This sentimental and subjective feeling for Nature, half-idyllic, half-romantic, which seemed to arise suddenly and spontaneously in Petrarch, is not to be wholly explained by a marked individuality, nourished by the tendencies of the period; the influence of Roman literature, the re-birth of the classic, must also be taken into account. For the Renaissance attitude towards Nature was closely allied to the Roman, and therefore to the Hellenic; and the fact that the first modern man arose on Italian soil was due to the revival of antiquity plus its union with the genius of the Italian people. Many direct analogies can be traced between Petrarch and the Roman poets; it was in their school that his eyes opened to the wonders of Nature, and he learnt to blend the inner with the outer life.

Boccaccio does not lead us much further. There is idyllic quality in his description of a wood in the Ameto,[[9]] and especially in Fiammetta, in which he praises country life and describes the spring games of the Florentine youth.

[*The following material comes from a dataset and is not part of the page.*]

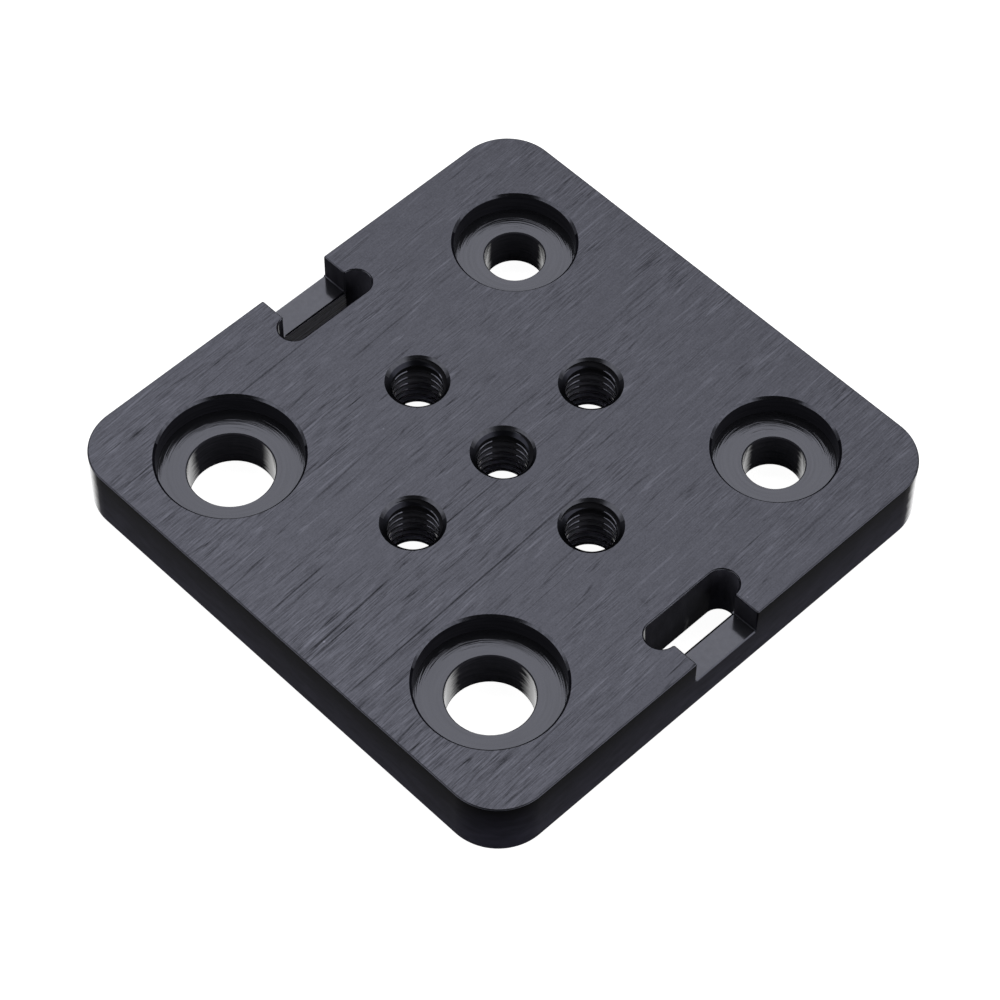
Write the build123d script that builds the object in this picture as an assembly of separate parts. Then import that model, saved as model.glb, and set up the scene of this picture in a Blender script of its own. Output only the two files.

This is the description of a valley in the Decameron: 'After a walk of nearly a mile, they came to the Ladies' Valley, which they entered by a straight path, whence there issued forth a fine crystal current, and they found it so extremely beautiful and pleasant, especially at that sultry season, that nothing could exceed it, and, as some of them told me afterwards, the plain in the valley was so exact a circle, as if it had been described by a pair of compasses, though it seemed rather the work of Nature than of art, and was about half a mile in circumference, surrounded by six hills of moderate height, on each of which was a palace built in the form of a little castle.... The part that looks toward the south was planted as thick as they could stand together with vines, olives, almonds, cherries, figs, and most other kinds of fruit trees, and on the northern side were fine plantations of oak, ash, etc., so tall and regular that nothing could be more beautiful. The vale, which had only that one entrance, was full of firs, cypress trees, laurels, and pines, all placed in such order as if it had been done by the direction of some exquisite artist, and through which little or no sun could penetrate to the ground, which was covered with a thousand different flowers.... But what gave no less delight than any of the rest was a rivulet that came through a valley which divided two of the mountains, and running through the vein of a rock, made a most agreeable murmur with its fall, appealing, as it was dashed and sprinkled into drops, like so much quicksilver.'

Description of scenery for its own sake is scarcely more than attempted here, nor do Petrarch's lyrics, with their free thought of passion and overpowering consciousness of the joys and sorrows of love, reach the level of Hellenism in this respect. Yet it advanced with the Renaissance. Pope Pius II. (Æneas Sylvius) was the first to describe actual landscape (Italian), not merely in a few subjective lines, but with genuine modern enjoyment. He was one of those figures in the world's history in whom all the intellectual life and feeling of a time come to a focus.

He had a heart for everything, and an all-round enthusiasm for Nature unique in his day. Antiquity and Nature were his two passions, and the most beautiful descriptions of Nature before Rousseau and Goethe are contained in his Commentaries.

Writing of the country round his home, he says:

'The sweet spring time had begun, and round about Siena the smiling hills were clothed with leaves and flowers, and the crops were rising in plenty in the fields. Even the pasture land quite close to the town affords an unspeakably lovely view; gently sloping hills, either planted with homely trees or vines, or ploughed for corn, look down on pleasant valleys in which grow crops, or green fields are to be seen, and brooks are even flowing. There are, too, many plantations, either natural or artificial, in which the birds sing with wondrous sweetness. Nor is there a mound on which the citizens have not built a magnificent estate; they are thus a little way out of the town. Through this district the Pope walked with joyous head.'

Again and again love of Nature drew him away even in old age from town life and the circle of courtiers and flatterers; he was for ever finding new reasons to prolong his villeggiatura, despite the grumbling of his court, which had to put up with wretched inns or monasteries overrun by mice, where the rain came through the roofs and the necessaries of life were scanty.[[10]]

His taste for these beautifully-situated monastic solitudes was a riddle to those around him. He wrote of his summer residence in Tibur:

'On all sides round the town in summer there are most lovely plantations, to which the Pope with his cardinals often retired for relaxation, sitting sometimes on some green sward beneath the olives, sometimes in a green meadow on the bank of the river Aino, whence he could see the clear waters. There are some meadows in a retired glen, watered by many streams; Pius often rested in these meadows near the luxuriant streams and the shady trees. He lived at Tibur with the Minorites on an elevation whence he could see the town and the course of the Aino as it flowed into the plain beneath him and through the quiet gardens, nor did anything else give him pleasure.